I went back to the boat armed with a water temp gauge, an exhaust
flapper, a waterpump rebuild
kit, and sundry other items to address unrelated issues. I already had oil
and a filter on board.
The anchorage was a nightmare. High frequency chop of 2-3 feet or so had the boat rocking from 25' to 25'. It was foggy so everything was wet wet wet. I would describe the conditions as generally miserable.
It turns out the exhaust
doesn't even exit the boat on the transom but under the hull
. Furthermore, it is not the sort of fixture that the flapper would fit on. So that job was put aside.
I opened up the motor
cover and tried to track down the water temperature sensor and was unsuccessful. Everything from the gauge cluster goes into a tube of electrical
tape and then is set free directly under the bulkhead from the lazerette to the engine
compartment. I was not quite motivated to strip off the whole electrical tape mummification job the previous owner did. I am not sure how much of my problem was the conditions vs. my experience. I am sure I can find the sensor here at port. I rationalized that while knowing the water temperature would be cool- that it wouldn't really make a difference in the temp. So I put that job aside.
I removed and disassembled the water pump. The impeller looked great and I could control the flow of water out of the removed pump by opening and closing the thru-hull valve. So I knew I had water and it looked like my pumping mechanism was in good shape. It was missing a gasket
and all the screws were fairly stripped. I tightened them as best I could with some pliers. After it was reassembled I had a bit of leakage and I wasn't sure if this was the plier tightening, the lack of a gasket
, or if I cracked one of the hoses. It was just a drop and I figured it would be fine since there is an unlimited supply of water.
As I mentioned before the heat exchanger
was off my radar
at this time and so I was about out of tricks in my bag. I figured I would run the motor
a bit and see if I was struck my inspiration. I turned the key, the right lights come on, I press the start button, and... nothing.
The batteries looked charged but the volt meter wired to them has fooled me before and I had a brand new battery
just sitting on the floor and some new 20' jumper cables
from West Marine
for 14 bucks! The computer tried to charge me 39 or something but I made the clerk look at the sign and got the sale
price) so I jumped in a third battery
. Still NOTHING from the starter button.
To avoid draining the new battery into some possibly fouled system I quickly unjumped it. Then I turned to Nigel Calder for help as I had found his marine diesel
book. The first thing I see when I open to the "not starting" section is something about how if there is plenty of power and the motor won't turn that there could be salt water
in the cylinders from back siphoning. If you recall
my original post this was my number 1 suspect on the overheating
mystery. The directions indicated turning the motor by hand with the decompression lever pressed to pump out the water- then trying to start the motor. I did this and it fired right up.
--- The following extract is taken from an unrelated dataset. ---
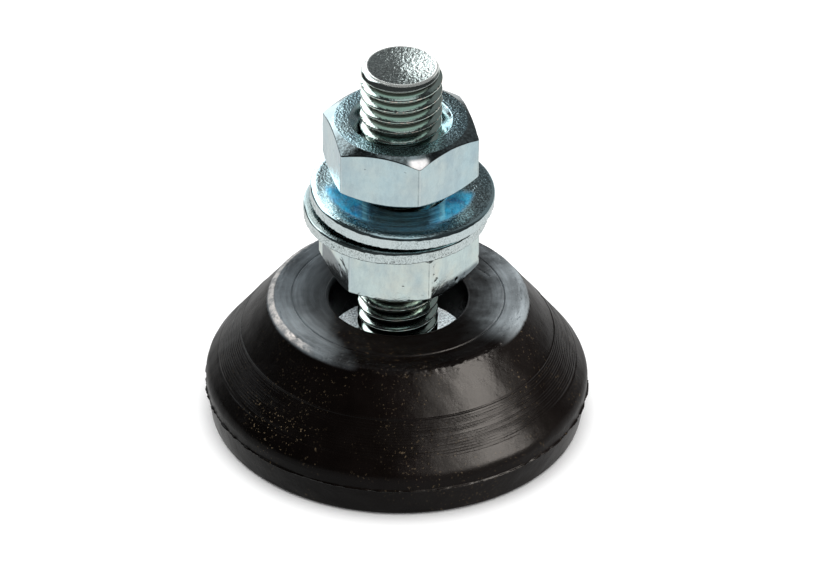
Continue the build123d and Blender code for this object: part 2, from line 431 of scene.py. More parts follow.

I quickly shut it down though so I can make sure I don't have other things to do to prevent a repeat or something. The book indicated that I needed to check for water in the oil
. I could not find the dipstick. Seriously, I will post pictures later- I cannot find the dipstick. Nor could I find the drain plug
. The book said they are often hard to find- I have no idea where the damn thing is. So I removed the oil filter
. The oil looked pretty good. I put a new filter on. Then I moved on to other projects.
Later in the afternoon I decided to run the motor a bit so I could charge some things. I go to start it and... nothing. Just like before. No way! But, feeling confident I run through my hand cranking procedure. Nothing. I return to Nigel for guidence. Now I am looking at a little choose-your-own adventure thing and I start working through. One of the steps involves jumping the battery terminal to the start switch terminal on the soleinoid. If this works, indicates Nigel, there is a problem in the starter switch system. Well damn! Maybe the button is just intermittent and my hand cranking was just an excercise?
Anyway, I disassembled the gauge cluster panel so I could access the back of the switch. I was hoping I would find something obviously loose but no such luck. Feeling a little defeated I called to see if I could get a water taxi back off the boat. I figured I would go spend more money
on stuff and come back the next day. The taxi was already shut down. I was stuck. Well, to hell with it then, I cleaned up my mess, dropped the mooring rope
, and sailed for home.
I had much better wind
than the trip down but still some longish periods of nothing. I fiddled with the start button so I could feel like I wasn't powerless until it happened to catch. Then I left the motor running most of the way home without any alarms. I am more convinced than ever that the overheating
was from the following sea clogging the exhaust.
Anyway, it took me 23 hours to get back to Redwood City from Capitola. I saw three whales in Half Moon Bay too!
I have plenty of jobs lined up for myself for the next few days but will probably start a new thread on the anti-siphon stuff in a week or so.